Recent data reveals that Apple has reentered the top five smartphone manufacturers in China, thanks in part to the popularity of the iPhone 16. However, Apple’s growth rate still lags behind that of its local competitor, Huawei. According to data from International Data Corporation (IDC), Apple ranked second in the third quarter with a market share of 15.6%, down from 16.1% in the same period last year. Notably, Apple’s year-over-year shipment growth in China remained flat during this quarter. In contrast, Huawei held the third position with a 15.3% market share, but it reported an impressive 42% year-over-year growth in smartphone shipments, indicating a continued recovery in the world’s largest smartphone market.

In other news, U.S. bank strategists have noted a significant influx of funds into gold, marking the highest weekly investment in four years. Michael Hartnett, leading the team, commented on how investors are turning to gold as a hedge against inflation and rising populism ahead of the presidential election. On October 23, gold prices reached historic highs, accompanied by the largest influx into gold funds since July 2020. This strategic move by investors is largely attributed to the potential for Donald Trump to win the election, which could trigger inflationary pressures, increase budget deficits, and pose new trade challenges with China, all while boosting the dollar’s value.

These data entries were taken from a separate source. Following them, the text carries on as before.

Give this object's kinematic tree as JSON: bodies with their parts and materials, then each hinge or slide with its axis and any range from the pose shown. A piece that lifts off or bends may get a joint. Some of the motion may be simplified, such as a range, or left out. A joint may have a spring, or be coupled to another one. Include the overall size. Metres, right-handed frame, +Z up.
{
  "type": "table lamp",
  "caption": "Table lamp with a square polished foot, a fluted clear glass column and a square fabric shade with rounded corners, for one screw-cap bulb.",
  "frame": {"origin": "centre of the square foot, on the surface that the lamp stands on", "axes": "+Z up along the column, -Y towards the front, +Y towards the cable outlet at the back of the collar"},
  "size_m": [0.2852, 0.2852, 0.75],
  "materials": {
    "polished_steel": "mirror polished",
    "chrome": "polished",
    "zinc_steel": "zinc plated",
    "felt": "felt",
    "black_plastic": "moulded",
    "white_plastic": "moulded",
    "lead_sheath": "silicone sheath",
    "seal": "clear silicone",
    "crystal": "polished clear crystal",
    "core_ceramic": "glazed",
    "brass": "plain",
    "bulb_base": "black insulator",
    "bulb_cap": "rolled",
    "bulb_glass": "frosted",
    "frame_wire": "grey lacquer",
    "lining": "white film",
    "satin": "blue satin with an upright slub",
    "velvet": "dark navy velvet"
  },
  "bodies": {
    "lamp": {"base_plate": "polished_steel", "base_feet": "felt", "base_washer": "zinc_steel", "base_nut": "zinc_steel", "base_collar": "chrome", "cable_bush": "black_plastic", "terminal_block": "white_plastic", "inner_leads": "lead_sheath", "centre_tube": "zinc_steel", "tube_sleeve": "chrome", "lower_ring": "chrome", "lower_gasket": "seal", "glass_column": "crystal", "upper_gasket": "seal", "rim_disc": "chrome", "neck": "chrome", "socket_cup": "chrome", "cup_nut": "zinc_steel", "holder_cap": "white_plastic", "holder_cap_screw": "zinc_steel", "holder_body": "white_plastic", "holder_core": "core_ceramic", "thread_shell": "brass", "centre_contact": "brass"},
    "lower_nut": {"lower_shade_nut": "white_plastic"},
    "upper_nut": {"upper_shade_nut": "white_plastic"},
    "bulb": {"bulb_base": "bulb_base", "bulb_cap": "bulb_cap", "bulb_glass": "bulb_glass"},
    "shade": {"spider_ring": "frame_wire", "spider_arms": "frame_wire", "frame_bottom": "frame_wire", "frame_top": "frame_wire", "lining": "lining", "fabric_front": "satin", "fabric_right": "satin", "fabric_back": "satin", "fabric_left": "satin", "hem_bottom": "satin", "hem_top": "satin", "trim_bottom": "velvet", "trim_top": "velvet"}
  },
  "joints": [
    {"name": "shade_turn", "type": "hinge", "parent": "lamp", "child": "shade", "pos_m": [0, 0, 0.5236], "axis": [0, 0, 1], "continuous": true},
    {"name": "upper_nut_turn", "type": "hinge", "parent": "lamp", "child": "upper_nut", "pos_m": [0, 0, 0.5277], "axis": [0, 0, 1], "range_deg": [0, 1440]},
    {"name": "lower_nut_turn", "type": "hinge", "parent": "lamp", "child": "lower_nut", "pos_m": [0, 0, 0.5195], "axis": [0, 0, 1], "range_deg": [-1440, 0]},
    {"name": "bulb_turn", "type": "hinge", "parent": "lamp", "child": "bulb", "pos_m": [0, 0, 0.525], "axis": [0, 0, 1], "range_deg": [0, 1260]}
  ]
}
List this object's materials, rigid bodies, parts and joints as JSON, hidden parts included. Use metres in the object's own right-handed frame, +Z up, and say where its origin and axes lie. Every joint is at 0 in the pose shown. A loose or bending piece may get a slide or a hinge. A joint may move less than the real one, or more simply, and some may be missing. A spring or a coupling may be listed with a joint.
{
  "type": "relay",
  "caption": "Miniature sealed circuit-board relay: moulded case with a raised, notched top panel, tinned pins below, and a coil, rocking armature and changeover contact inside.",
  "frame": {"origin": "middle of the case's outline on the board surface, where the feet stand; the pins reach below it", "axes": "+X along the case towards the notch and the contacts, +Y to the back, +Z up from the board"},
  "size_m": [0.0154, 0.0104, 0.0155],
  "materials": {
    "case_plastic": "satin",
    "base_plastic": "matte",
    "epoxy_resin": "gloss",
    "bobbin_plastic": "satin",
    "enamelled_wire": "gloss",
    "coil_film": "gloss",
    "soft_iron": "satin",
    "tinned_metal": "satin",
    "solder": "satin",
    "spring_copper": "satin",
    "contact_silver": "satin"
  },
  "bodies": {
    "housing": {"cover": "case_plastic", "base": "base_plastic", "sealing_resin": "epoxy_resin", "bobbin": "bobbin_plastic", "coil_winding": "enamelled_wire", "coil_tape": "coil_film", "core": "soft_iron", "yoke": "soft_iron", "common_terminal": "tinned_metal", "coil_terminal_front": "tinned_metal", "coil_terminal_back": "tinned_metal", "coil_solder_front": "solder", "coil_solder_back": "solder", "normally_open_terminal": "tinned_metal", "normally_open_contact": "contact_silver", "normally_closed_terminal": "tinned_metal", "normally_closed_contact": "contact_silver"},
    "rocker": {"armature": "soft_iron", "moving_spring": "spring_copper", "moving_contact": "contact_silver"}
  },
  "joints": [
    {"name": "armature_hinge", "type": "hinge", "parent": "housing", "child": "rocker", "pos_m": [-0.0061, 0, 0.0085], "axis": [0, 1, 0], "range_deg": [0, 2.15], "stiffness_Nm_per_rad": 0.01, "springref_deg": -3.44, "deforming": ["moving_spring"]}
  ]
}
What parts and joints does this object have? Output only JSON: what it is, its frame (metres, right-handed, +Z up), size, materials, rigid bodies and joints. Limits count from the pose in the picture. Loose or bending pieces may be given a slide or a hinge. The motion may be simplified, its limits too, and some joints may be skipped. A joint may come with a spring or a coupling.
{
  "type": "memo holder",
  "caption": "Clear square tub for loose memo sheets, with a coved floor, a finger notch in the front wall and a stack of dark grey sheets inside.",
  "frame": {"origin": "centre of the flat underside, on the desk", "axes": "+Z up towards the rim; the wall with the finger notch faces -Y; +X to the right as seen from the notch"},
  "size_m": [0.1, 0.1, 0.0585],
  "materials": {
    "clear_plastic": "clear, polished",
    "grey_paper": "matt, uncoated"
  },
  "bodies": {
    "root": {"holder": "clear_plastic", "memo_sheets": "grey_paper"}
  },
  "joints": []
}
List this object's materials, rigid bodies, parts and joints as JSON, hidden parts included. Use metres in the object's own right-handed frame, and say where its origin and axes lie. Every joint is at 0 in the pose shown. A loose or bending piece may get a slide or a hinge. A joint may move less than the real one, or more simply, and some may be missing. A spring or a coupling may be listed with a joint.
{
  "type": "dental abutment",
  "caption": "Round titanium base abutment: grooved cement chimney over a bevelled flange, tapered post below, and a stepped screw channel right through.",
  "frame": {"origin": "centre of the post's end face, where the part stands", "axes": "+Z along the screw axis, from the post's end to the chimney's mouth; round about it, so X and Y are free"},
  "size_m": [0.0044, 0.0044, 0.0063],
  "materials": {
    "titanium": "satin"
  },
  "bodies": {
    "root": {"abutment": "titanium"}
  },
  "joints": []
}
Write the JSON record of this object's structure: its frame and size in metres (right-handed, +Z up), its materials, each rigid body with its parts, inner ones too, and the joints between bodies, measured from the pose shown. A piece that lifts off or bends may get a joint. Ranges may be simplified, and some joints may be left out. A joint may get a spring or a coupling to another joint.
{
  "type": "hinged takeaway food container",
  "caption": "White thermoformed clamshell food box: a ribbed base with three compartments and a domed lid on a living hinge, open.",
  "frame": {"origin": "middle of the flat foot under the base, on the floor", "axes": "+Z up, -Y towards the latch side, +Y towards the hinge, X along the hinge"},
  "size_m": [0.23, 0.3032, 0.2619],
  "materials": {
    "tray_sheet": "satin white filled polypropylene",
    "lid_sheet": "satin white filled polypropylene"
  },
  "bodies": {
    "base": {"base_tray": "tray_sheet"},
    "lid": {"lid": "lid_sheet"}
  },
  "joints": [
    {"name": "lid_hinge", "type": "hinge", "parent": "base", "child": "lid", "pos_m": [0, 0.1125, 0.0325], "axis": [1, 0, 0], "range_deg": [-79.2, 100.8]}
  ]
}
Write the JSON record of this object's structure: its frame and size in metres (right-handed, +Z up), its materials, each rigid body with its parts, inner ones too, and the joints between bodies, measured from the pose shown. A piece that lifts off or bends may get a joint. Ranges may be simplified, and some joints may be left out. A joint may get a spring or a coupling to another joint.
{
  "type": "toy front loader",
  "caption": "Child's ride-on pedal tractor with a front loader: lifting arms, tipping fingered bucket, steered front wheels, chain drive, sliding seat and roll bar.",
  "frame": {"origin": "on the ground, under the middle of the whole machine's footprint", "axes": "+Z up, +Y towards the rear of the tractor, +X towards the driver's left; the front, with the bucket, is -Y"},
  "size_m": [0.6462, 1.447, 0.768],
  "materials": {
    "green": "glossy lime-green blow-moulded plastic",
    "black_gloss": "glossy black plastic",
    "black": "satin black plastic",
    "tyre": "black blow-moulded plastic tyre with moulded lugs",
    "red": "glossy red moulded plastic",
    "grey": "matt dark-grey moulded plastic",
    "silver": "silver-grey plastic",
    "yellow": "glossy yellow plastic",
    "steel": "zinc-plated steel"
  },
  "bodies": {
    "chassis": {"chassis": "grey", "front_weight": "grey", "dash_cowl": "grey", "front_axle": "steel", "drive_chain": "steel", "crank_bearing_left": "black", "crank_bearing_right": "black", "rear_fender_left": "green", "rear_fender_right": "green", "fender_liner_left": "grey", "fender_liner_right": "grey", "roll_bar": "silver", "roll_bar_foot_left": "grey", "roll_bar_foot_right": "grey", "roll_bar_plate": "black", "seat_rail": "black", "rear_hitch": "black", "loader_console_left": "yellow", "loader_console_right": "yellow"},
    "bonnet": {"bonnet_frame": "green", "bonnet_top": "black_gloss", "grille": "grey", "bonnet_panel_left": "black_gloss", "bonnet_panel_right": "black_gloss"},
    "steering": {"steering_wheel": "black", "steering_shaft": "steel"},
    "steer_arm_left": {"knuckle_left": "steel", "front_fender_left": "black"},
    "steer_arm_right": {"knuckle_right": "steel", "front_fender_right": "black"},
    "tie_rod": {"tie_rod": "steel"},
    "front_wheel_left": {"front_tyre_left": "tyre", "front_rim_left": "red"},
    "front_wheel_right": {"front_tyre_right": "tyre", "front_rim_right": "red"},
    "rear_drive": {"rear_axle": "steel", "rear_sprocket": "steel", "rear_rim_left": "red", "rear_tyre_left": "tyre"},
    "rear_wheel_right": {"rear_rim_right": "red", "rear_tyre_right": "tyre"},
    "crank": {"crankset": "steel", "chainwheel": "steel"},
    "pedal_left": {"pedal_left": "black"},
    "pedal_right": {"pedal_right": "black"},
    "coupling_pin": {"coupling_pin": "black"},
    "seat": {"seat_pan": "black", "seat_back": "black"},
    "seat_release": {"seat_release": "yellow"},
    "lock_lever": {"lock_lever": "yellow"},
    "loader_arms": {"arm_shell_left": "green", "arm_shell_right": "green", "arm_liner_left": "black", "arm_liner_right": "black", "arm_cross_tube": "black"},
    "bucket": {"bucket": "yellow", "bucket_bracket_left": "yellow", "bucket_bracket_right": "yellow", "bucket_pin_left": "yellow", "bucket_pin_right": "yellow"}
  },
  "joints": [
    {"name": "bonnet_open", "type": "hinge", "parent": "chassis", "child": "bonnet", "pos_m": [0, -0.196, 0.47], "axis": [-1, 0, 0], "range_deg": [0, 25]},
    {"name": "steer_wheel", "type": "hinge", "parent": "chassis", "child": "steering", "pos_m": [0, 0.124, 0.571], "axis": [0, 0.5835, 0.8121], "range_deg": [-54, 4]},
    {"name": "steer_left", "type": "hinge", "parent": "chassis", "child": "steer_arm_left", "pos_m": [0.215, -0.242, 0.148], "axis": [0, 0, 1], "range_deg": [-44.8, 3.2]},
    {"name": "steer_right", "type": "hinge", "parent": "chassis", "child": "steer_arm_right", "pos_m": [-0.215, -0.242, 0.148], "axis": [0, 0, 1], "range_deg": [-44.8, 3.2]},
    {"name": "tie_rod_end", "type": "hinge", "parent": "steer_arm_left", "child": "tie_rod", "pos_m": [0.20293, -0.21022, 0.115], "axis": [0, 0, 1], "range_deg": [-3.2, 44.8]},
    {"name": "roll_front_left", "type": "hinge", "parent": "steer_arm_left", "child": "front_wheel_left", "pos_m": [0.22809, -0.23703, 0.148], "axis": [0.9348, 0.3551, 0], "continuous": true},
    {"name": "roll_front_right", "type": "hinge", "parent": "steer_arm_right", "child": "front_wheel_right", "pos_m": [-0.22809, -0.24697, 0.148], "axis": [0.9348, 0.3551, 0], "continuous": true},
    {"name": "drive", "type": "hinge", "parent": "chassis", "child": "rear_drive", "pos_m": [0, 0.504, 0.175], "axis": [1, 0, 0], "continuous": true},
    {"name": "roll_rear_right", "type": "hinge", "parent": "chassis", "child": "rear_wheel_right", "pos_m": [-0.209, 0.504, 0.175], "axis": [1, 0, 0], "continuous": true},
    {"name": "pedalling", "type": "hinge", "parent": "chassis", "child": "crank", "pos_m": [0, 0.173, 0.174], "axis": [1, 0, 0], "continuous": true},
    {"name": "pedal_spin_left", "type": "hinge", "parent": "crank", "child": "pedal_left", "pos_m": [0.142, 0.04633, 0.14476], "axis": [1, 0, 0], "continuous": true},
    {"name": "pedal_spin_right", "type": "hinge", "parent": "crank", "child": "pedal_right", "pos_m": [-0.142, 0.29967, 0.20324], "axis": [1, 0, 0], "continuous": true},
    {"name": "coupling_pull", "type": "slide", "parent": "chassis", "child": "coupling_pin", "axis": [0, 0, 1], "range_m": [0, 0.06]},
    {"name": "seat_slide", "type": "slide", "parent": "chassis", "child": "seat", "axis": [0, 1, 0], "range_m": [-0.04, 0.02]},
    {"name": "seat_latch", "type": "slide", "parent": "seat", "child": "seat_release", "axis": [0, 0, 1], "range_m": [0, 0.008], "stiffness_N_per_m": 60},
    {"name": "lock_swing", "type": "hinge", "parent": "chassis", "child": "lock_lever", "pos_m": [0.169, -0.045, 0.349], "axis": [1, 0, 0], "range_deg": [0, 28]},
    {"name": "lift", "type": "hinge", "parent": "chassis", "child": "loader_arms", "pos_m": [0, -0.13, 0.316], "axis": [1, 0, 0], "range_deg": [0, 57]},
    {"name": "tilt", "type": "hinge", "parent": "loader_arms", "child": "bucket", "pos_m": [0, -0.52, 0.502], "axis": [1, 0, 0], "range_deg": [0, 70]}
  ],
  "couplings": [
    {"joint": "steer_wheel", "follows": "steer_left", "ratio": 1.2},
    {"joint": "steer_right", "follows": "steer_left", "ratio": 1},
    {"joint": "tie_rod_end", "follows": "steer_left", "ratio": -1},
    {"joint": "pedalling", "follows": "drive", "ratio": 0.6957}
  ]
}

Meanwhile, New York Community Bank (NYCB) reported a loss in the third quarter, primarily due to the need to increase reserves for potential loan losses. The bank is navigating significant risks associated with the troubled commercial real estate (CRE) market, which has been adversely affected by rising office vacancy rates and escalating refinancing costs in the wake of the pandemic. NYCB set aside $242 million for credit losses this quarter, a sharp rise from $62 million a year earlier, marking its fourth consecutive quarterly loss. The bank posted a net loss of $289 million, or 79 cents per share, compared to a profit of $199 million, or 81 cents per share, a year prior.

Lastly, there has been a substantial influx of funds into U.S. money market funds as of the week ending October 23. Investors are drawn to these safer assets amidst uncertainties surrounding the presidential election and reassessments of the Federal Reserve’s interest rate outlook. According to LSEG data, net purchases of money market funds reached $29.98 billion, marking the fourth consecutive week of net inflows. Conversely, riskier equity funds saw a net outflow of $2.54 billion, ending a three-week streak of purchases. On a positive note, U.S. sector equity funds attracted inflows for the second consecutive week, tallying $1.03 billion. Investors also favored funds in non-essential consumer goods, gold and precious metals, and communication services, with respective values of $802 million, $677 million, and $599 million.